Easter Blessing

Oh, good people. Let’s to the fields of Midewin. Spring is springing.

At first blush, the landscape may look rather grey and uninviting, but look first with your ears. The meadowlarks have returned and are among the earliest songbirds to fill the air with their melodies: sol-ti-do-mi-do. (For those of you who know solfege, feel free to sing along.)

Not to be outdone, song sparrows throw back their heads and let loose with a tuneful blend of whistles, chirps and buzzes.

If songbirds are today’s featured soloists, downy woodpeckers peep piccolo-like descants, the wing beats of wood ducks are fluttering flutes, red-winged blackbirds ratchet out a rhythm, and chorus frogs comprise the back-up band.

With its wings spread wide as it glides low over the prairie, a northern harrier seems less hunter than conductor. A coyote cocks its head and listens intently. For a mouse? A vole? Or, might she, too, be taking a moment out of her day to delight in the sounds, sights and smells of early spring?

For me, this moment, this clear, warming morning, this natural symphony is underscored by a leitmotif that runs involuntarily through my mind; the opening line of Aldo Leopold’s A Sand County Almanac: “There are some who can live without wild things and some who cannot.” Like Leopold, I cannot. And for that, on this day before Easter,  I give thanks for Midewin and the return, the recovery, the resurrection of my native prairie state. Amen.


Easter. To my way of thinking, there’s no better church to celebrate the essence of the day than Midewin National Tallgrass Prairie.

Like many Christian holidays, Easter has strong pagan origins. According to some sources, the word Easter comes from Eostre (or Eastra), the Teutonic Goddess of Spring and fertility.

Midewin is a 20,000-acre altar in which fertility, re-birth and resurrection are everywhere apparent. If you know where to look and what you’re looking at.

At first glance, Iron Bridge Prairie may seem nothing but a shorn farm field.

120408 iron bridge prairie

But look closely and you’ll see tender shoots of prairie grasses and wildflowers emerging from the dead stubble. Two years ago, this area was a monoculture of soybeans. Today, it has been re-born as a prairie teeming with upwards of 100 different kinds of prairie plants.

meadowlarkIf you listen closely, you’ll hear eastern meadowlarks – which require healthy prairie habitat to feed and raise their young – fitted out in their golden choir robes with black stoles, singing celebratory descants that rival those sung in any church. (And I say this with some authority, having sung professionally at Holy Name Cathedral in Chicago.)

In spite of the mild winter and early spring, it’s still a little early for prairie plants to be in bloom. But the wooded areas of Midewin are another story. Under the sheltering canopies of ancient oaks in Prairie Creek Woods lie a host of spring ephemerals.

120408 phlox
Woodland Phlox
120408 spring beauties
Spring Beauties

May Apples are not yet in bloom, but their umbrella-like leaves shelter promising buds. (To see May Apples in full bloom, check out the next blog post.)

120408 may apples

And for those who require something distinctly more church-like, may I recommend a Jack in the pulpit.

120408 jack in the pulpit

On my knees to better appreciate the spring wildflowers carpeting the woodland floor, I can’t help think of the Psalm: “For as much as ye did unto the least of mine, ye did unto Me.”

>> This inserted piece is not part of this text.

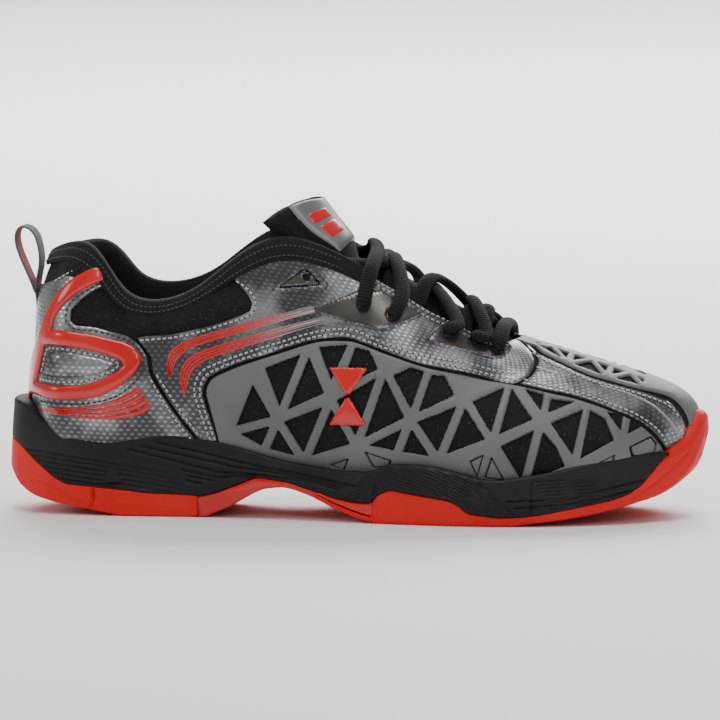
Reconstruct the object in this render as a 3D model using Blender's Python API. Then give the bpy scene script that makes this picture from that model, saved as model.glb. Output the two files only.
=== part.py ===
"""A right-foot indoor court shoe, built as its separate pieces.

Design coordinates are in millimetres: X from the heel to the toe, Y from the outer
(lateral) side to the inner (medial) side, Z up from the floor.
"""

import math

import bmesh
import bpy
import numpy as np
from mathutils import Vector
from mathutils.bvhtree import BVHTree

MM = 0.001
GAP = 0.35

# Outlines on the side of the shoe are drawn in a side view that is turned towards
# the toe and tilted down by these angles. on_wall() puts them on the shoe.
VIEW_TURN = math.radians(9.0)
VIEW_TILT = math.radians(5.5)
VIEW_GROUND_Y = -35.0
VIEW_GROUND_SLOPE = -0.115
VIEW_GROUND_X = 60.0

# Layers over the upper's form, as distances out from its surface.
BOOTIE = (-1.5, 0.0)
PANEL = (0.35, 1.25)
TRIM = (1.6, 2.7)
STIFFENER = (-3.3, -1.9)
PUFF = (-2.9, -1.9)

STEPS_PER_KEY = 2
ROWS = 8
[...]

It is, unfortunately, another Psalm that too often has guided us in our relationship to most if not all things great and small in nature: “Thou madest him to have dominion over the works of thy hands; thou hast put all things under his feet.” Certainly this is true in Illinois, where less than one-tenth of one percent of quality natural area remains. When Midewin was established in 1996, less than three percent of its 20,000 acres remained in native vegetation of any quality at all.

But at Midewin – and many other restoration sites scattered throughout the region – I believe that we as a people yet have a shot at redemption. We can roll up our sleeves and volunteer to help preserve and restore what little nature is left. And in so doing, give meaning to the hymn that’s being sung this very morning in churches all across the world: “For the beauty of the earth, For the glory of the skies…hill and vale and tree and flower, Sun and moon and stars of light…For the joy of ear and eye, For the heart and mind’s delight…Lord of all to thee we raise, This is our hymn of grateful praise.”

Perhaps that’s essentially what the meadowlarks are singing. And perhaps what a lone garter snake – that most reviled of Biblical creatures – likewise senses from the same sun that warms us both on this brisk Easter morning.